## start

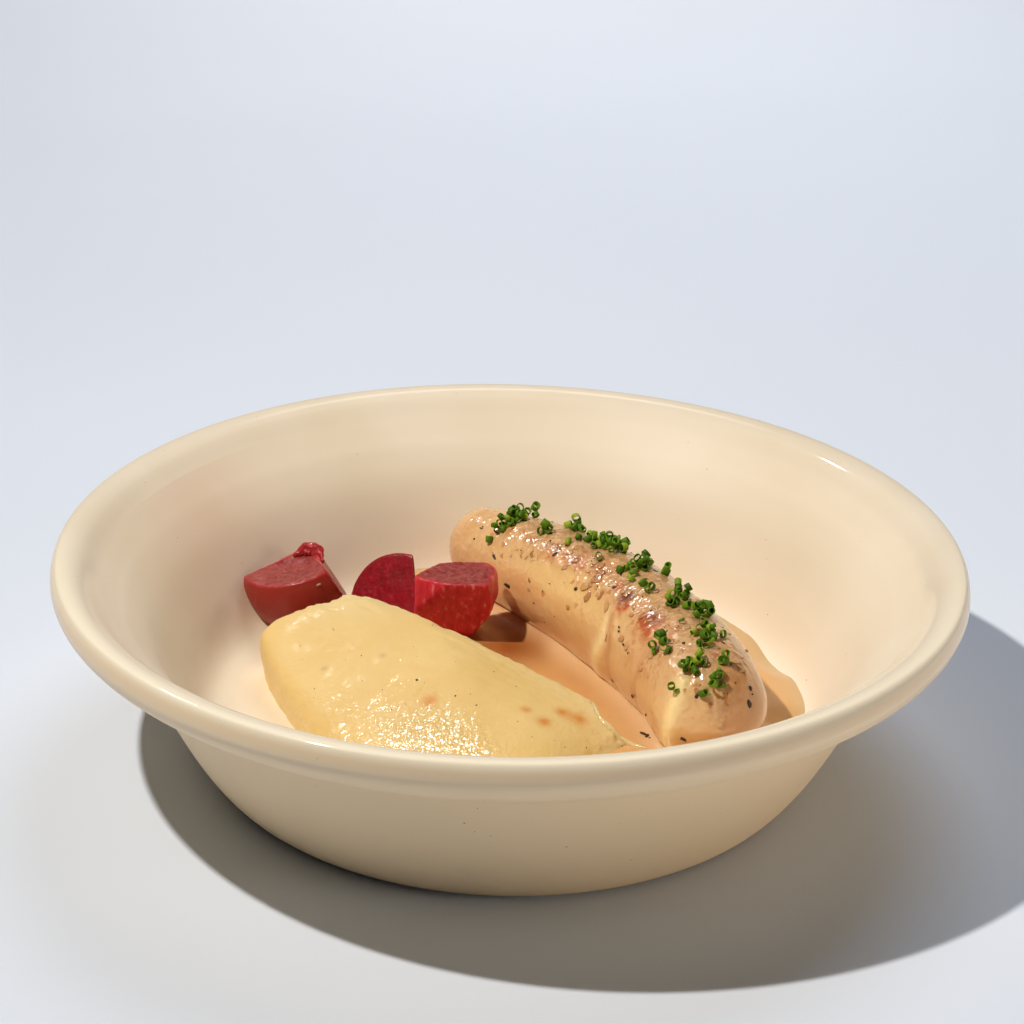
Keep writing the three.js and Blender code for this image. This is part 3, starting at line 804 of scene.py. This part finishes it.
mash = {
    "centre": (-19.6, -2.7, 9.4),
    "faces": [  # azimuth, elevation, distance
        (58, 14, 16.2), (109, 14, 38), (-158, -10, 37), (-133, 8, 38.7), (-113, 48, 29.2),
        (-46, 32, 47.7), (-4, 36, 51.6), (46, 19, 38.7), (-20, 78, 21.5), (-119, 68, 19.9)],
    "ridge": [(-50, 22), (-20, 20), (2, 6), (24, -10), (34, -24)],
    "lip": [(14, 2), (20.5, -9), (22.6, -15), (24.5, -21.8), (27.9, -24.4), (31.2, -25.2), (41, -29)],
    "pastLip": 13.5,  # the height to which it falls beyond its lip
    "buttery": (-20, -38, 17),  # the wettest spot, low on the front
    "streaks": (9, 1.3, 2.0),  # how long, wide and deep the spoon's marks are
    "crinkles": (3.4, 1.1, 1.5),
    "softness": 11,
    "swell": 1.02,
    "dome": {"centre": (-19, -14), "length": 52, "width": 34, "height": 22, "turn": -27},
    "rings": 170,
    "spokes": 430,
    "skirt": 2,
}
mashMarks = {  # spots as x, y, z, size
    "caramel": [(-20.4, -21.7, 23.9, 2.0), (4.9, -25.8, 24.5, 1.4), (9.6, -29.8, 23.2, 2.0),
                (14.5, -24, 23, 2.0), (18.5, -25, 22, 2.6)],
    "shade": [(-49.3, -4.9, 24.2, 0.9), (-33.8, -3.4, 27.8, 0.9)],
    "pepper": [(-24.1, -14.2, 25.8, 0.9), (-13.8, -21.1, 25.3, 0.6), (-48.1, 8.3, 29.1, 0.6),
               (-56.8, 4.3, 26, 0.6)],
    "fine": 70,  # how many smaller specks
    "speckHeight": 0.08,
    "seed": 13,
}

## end

The request: Extract each line of the material exactly as it stands.

Correct result:
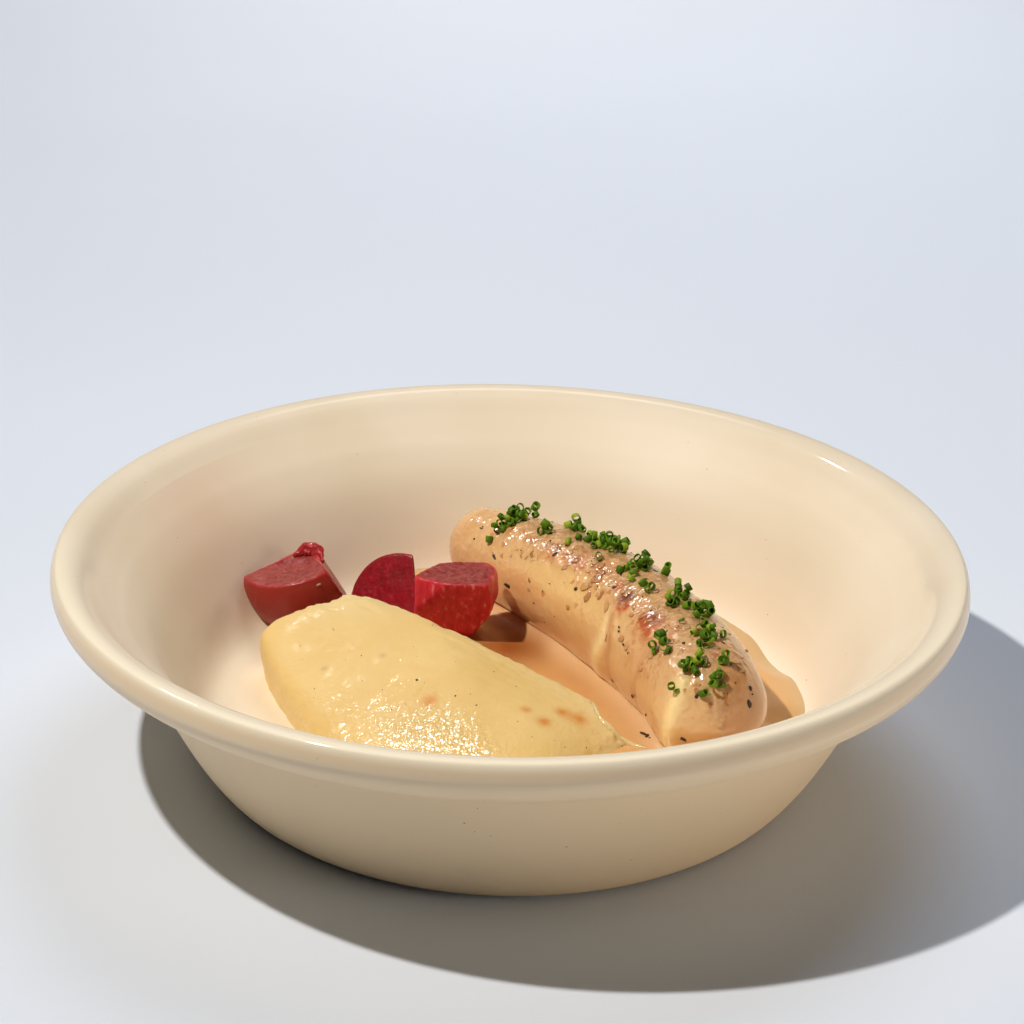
Keep writing the three.js and Blender code for this image. This is part 3, starting at line 804 of scene.py. This part finishes it.
mash = {
    "centre": (-19.6, -2.7, 9.4),
    "faces": [  # azimuth, elevation, distance
        (58, 14, 16.2), (109, 14, 38), (-158, -10, 37), (-133, 8, 38.7), (-113, 48, 29.2),
        (-46, 32, 47.7), (-4, 36, 51.6), (46, 19, 38.7), (-20, 78, 21.5), (-119, 68, 19.9)],
    "ridge": [(-50, 22), (-20, 20), (2, 6), (24, -10), (34, -24)],
    "lip": [(14, 2), (20.5, -9), (22.6, -15), (24.5, -21.8), (27.9, -24.4), (31.2, -25.2), (41, -29)],
    "pastLip": 13.5,  # the height to which it falls beyond its lip
    "buttery": (-20, -38, 17),  # the wettest spot, low on the front
    "streaks": (9, 1.3, 2.0),  # how long, wide and deep the spoon's marks are
    "crinkles": (3.4, 1.1, 1.5),
    "softness": 11,
    "swell": 1.02,
    "dome": {"centre": (-19, -14), "length": 52, "width": 34, "height": 22, "turn": -27},
    "rings": 170,
    "spokes": 430,
    "skirt": 2,
}
mashMarks = {  # spots as x, y, z, size
    "caramel": [(-20.4, -21.7, 23.9, 2.0), (4.9, -25.8, 24.5, 1.4), (9.6, -29.8, 23.2, 2.0),
                (14.5, -24, 23, 2.0), (18.5, -25, 22, 2.6)],
    "shade": [(-49.3, -4.9, 24.2, 0.9), (-33.8, -3.4, 27.8, 0.9)],
    "pepper": [(-24.1, -14.2, 25.8, 0.9), (-13.8, -21.1, 25.3, 0.6), (-48.1, 8.3, 29.1, 0.6),
               (-56.8, 4.3, 26, 0.6)],
    "fine": 70,  # how many smaller specks
    "speckHeight": 0.08,
    "seed": 13,
}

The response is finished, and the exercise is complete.